We stayed at Caister-on-sea, a stone's throw from Great Yarmouth which coincided with their September Eastern Festival. Three days of horse racing, candy floss and screeching seagulls.

Such wonderful, childhood memories.  

These days, we travel by train. Luckily, our home town of March in Cambridgeshire has a train station, which is a main line, so plenty of trains to destinations far and near. 

So getting to the Norfolk coast is pretty straightforward. It has got to be better than driving, which can be a pain in the arse and it means we can have a pint of beer if we wish. If it sounds like I'm a raving alcoholic, I rarely drink to excess. I'm sure with my chat about gambling it sets a scene for some bizarre subculture.  

So we travel by train from March to Great Yarmouth. Depending on how many changes we make it takes about two and a half hours. We change at Ely station, which is a beautiful little city with a huge cathedral known as the Ship of the Fens. You can see the cathedral from the train if you are on the move. I would recommend a visit to Ely as it has a lot to offer.  

Next stop, about an hours journey to Norwich. We travelled past Thetford Forest to name one of many stops. There's lots to see on the Bittern Line.  

Finally, the last stretch of the journey from Norwich to Great Yarmouth. You never quite know what type of train will be awaiting. Oh yes, apart from knowing it won't be anything new. One occasion, we sat in an old carriage pulled by a big diesel train. Strangely, I enjoyed the journey as the seats were soft blue suede, bigger and more legroom.  

Anyway, let's get the story. It's funny who you meet on the Norwich to Great Yarmouth train. It doesn't take much working out the populous. It is either commutors, holidaymakers or punters heading for a day at the races. 

The train rarely has more than two carriages so you get a good view of whose on board. Obviously, you see the great and the good waiting on the platform. 

So who have we seen? 

One regular is Eddie Fremantle, Racing UK's pundit and all-round decent bloke. I have always been a fan of Eddie. He used to be a professional gambler. I'm not sure if he still plies his trade. Considering he is on course most days, it would seem an ideal opporutnity to bet as he wishes.  

I remember last year bumping into a couple of gentlemen connected with Richard Spencer's stable, based in Newmarket. They were part of Rebel Racing, who have owned some decent horses in their time. I'm not sure how many people are involved in the syndicate, so the two blokes we chatted were no doubt associated.  

It caught my attention as they had a two-year-old debutante running in one of the maidens. A filly named Club Tropicana. She cost £25,000 at the yearling sales.
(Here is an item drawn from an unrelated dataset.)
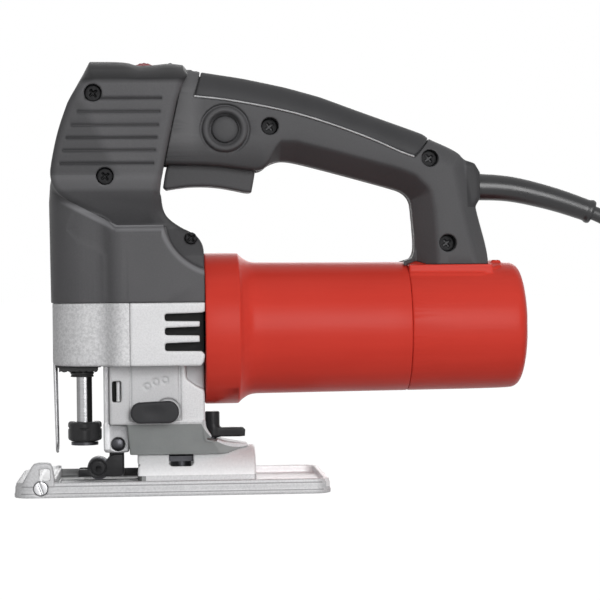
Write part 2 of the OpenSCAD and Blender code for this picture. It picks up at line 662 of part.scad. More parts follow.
bush_d = 12;
lower_bush_z = [case_bottom_z, case_bottom_z + 10];
upper_bush_z = [118, 127];
tower_x = [-101.2, -98.2];
module nose_cover() color([0.84, 0.84, 0.85]) {
    difference() {
        union() {
            translate([0, 0, case_bottom_z]) linear_extrude(case_top_z - case_bottom_z) union() {
                polygon(nose_outer(0));
                case_plan(0);
            }
        }
        translate([0, 0, case_bottom_z + case_wall]) linear_extrude(60) union() {
            polygon(nose_outer(case_wall));
            case_plan(case_wall);
        }
        box([seam_x, -50, 50], [0, 50, 120]);
        rod_z(plunger_x, 50, 66, bush_d + 2 * seat_fit);
        guard_legs(0.05);
    }
    difference() {
        rod_z(plunger_x, case_bottom_z, lower_bush_z[1], bush_d + 5);
        rod_z(plunger_x, 50, 80, bush_d + 2 * seat_fit);
    }
    box([tower_x[0], -8, case_bottom_z + 1], [tower_x[1], 8, upper_bush_z[1]]);
    difference() {
        union() {
            rod_z(plunger_x, upper_bush_z[0], upper_bush_z[1], bush_d + 4);
            box([tower_x[0], -6, upper_bush_z[0]], [plunger_x - 4, 6, upper_bush_z[1]]);
        }
        rod_z(plunger_x, 100, 140, bush_d + 2 * seat_fit);
    }
}
function nose_outer(t) = inset(concat(
    [[-70, -nose_w / 2], [-70, nose_w / 2]],
    arc([nose_front_x + 21, nose_w / 2 - 21], 21, 90, 180, 6),
    arc([nose_front_x + 21, -(nose_w / 2 - 21)], 21, 180, 270, 6)
), t);
module bush(z) difference() {
    rod_z(plunger_x, z[0], z[1], bush_d);
    rod_z(plunger_x, z[0] - 1, z[1] + 1, rod_d + 2 * run_fit);
}
module upper_bush() color([0.72, 0.55, 0.25]) bush(upper_bush_z);
module lower_bush() color([0.72, 0.55, 0.25]) bush(lower_bush_z);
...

However, I was more interested because this chestnut filly held a significant entry for one of the better two-year-old races later in the year. This gave the impression it had some ability. We chatted for the journey of 40 minutes or so and then departed with fond farewells.

We saw the couple in the paddock so they must have been representing Rebel Racing. At odds of 16/1, I thought Club Tropicana was worth a small each-way bet at 16/1. The horse finished sixth but didn't really get involved.  

I had called my two cousins Danny and Paul about the conversation we had with the Club Tropicana guys and they had a tenner each on the beast.  

All in all, I enjoyed the conversation with the Rebel Racing duo but the result of the race didn't fill me with joy. I rarely bet on other people's opinions and this was another reason why I really shouldn't have put my hand in my pocket.  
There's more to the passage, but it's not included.